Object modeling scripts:
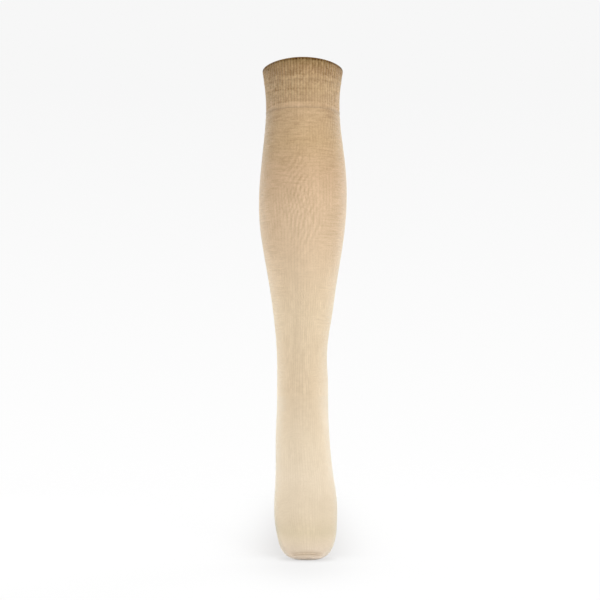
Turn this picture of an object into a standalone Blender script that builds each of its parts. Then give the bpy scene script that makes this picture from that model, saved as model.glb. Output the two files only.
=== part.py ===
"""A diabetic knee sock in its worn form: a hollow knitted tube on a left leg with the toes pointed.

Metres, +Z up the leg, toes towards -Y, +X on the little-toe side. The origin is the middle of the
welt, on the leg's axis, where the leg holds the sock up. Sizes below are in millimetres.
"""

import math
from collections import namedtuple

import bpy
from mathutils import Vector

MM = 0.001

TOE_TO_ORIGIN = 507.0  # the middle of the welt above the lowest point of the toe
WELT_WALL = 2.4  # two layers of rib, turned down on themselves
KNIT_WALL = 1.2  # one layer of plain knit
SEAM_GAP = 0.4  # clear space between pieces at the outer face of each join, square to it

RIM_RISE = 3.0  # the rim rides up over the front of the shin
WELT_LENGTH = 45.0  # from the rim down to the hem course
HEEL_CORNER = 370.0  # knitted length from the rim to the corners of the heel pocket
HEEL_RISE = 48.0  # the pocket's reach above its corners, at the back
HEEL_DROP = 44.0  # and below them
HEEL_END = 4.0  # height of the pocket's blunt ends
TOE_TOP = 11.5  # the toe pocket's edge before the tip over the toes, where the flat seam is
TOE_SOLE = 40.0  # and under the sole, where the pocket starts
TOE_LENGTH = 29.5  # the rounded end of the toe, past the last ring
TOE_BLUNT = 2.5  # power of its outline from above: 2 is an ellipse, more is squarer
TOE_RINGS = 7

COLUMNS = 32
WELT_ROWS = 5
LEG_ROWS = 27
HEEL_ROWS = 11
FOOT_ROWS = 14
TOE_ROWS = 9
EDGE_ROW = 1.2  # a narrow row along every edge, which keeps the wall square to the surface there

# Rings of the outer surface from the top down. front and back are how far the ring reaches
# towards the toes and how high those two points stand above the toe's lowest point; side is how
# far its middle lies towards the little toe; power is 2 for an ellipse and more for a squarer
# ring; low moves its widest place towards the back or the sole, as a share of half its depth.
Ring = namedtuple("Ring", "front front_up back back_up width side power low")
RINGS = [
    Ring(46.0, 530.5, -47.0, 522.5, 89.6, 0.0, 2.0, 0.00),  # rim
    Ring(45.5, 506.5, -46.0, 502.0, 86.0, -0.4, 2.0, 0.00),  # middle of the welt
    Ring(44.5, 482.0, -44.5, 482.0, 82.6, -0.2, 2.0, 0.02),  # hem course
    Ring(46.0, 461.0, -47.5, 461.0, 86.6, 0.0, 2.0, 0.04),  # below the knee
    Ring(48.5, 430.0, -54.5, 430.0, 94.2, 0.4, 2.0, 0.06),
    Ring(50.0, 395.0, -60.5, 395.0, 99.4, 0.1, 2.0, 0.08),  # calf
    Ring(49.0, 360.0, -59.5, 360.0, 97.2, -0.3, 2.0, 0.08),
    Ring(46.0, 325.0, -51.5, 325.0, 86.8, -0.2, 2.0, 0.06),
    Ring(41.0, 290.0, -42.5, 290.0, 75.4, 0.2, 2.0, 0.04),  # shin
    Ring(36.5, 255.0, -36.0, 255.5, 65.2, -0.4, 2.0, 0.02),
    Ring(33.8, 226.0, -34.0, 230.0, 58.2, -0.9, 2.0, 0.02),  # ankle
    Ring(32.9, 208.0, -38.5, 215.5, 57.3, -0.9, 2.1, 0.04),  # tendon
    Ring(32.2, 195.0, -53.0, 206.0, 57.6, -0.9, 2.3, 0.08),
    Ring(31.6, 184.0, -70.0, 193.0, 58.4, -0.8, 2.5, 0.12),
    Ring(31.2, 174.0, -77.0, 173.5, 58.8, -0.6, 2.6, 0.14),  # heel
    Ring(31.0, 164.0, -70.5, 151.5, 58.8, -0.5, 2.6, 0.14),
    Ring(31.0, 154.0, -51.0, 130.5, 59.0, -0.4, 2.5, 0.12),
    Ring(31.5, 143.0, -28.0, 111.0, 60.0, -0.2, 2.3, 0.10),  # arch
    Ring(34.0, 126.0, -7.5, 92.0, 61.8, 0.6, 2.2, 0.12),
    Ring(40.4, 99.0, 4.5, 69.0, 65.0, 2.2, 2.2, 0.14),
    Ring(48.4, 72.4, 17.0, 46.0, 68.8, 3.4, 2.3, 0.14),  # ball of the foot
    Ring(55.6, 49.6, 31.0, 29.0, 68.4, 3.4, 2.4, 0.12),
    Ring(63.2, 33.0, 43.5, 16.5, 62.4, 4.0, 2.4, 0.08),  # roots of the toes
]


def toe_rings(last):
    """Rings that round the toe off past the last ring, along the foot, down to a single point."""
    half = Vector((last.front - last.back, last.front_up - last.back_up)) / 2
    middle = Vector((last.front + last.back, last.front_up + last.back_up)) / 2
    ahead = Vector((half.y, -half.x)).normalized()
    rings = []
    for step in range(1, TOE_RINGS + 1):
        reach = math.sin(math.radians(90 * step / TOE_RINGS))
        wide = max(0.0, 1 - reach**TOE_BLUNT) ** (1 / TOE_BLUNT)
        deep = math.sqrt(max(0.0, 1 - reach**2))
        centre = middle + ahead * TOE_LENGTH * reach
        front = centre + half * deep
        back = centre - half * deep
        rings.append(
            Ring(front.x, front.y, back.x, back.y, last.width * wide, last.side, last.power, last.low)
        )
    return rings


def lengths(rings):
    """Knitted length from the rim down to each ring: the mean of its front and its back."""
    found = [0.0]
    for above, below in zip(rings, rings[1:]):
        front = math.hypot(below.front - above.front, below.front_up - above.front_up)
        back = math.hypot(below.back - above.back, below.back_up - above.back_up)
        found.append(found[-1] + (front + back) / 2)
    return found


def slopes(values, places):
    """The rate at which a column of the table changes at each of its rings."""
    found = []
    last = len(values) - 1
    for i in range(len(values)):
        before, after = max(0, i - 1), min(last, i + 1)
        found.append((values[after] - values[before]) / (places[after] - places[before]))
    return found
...
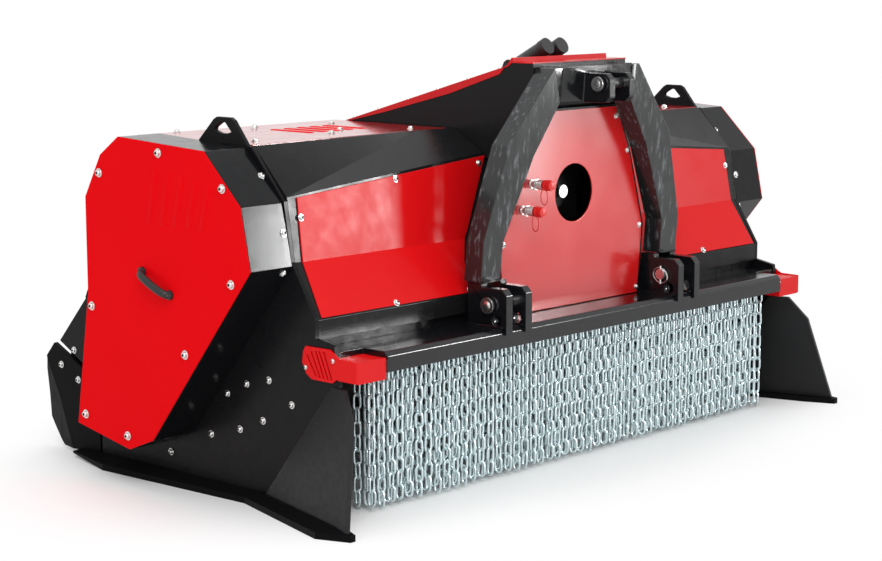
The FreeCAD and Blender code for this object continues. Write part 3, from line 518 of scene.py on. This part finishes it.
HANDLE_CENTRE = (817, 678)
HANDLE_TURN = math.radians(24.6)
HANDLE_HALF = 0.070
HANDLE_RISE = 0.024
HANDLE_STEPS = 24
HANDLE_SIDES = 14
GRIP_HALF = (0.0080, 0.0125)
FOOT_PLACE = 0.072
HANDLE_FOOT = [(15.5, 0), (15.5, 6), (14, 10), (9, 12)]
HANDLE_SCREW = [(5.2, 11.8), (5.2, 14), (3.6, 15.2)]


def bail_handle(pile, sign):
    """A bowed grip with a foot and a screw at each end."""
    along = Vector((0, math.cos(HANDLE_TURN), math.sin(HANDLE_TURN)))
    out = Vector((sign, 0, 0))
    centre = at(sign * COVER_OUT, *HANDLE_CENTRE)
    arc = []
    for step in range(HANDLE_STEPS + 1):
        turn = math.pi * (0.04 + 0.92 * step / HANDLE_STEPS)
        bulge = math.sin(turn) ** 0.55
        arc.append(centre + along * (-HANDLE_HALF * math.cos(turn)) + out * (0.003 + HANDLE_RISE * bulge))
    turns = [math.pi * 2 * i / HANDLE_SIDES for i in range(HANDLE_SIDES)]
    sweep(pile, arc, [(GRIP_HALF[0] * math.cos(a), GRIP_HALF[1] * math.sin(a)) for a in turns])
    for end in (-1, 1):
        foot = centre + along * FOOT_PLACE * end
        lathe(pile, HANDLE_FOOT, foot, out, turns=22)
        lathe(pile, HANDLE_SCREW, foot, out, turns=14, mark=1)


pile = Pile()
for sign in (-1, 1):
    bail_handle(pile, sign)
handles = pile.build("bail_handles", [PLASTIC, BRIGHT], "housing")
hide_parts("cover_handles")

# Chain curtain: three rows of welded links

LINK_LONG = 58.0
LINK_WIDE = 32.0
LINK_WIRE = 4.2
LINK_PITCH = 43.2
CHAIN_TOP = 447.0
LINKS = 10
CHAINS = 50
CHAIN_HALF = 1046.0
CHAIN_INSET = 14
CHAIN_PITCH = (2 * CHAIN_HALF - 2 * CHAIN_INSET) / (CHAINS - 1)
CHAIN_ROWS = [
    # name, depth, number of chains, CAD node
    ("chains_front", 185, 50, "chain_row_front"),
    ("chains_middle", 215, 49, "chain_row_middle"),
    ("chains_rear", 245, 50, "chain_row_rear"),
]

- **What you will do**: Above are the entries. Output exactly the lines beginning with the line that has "Turn this picture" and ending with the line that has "SEAM_GAP = 0.4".

- **Output for this task**:
Turn this picture of an object into a standalone Blender script that builds each of its parts. Then give the bpy scene script that makes this picture from that model, saved as model.glb. Output the two files only.
=== part.py ===
"""A diabetic knee sock in its worn form: a hollow knitted tube on a left leg with the toes pointed.

Metres, +Z up the leg, toes towards -Y, +X on the little-toe side. The origin is the middle of the
welt, on the leg's axis, where the leg holds the sock up. Sizes below are in millimetres.
"""

import math
from collections import namedtuple

import bpy
from mathutils import Vector

MM = 0.001

TOE_TO_ORIGIN = 507.0  # the middle of the welt above the lowest point of the toe
WELT_WALL = 2.4  # two layers of rib, turned down on themselves
KNIT_WALL = 1.2  # one layer of plain knit
SEAM_GAP = 0.4  # clear space between pieces at the outer face of each join, square to it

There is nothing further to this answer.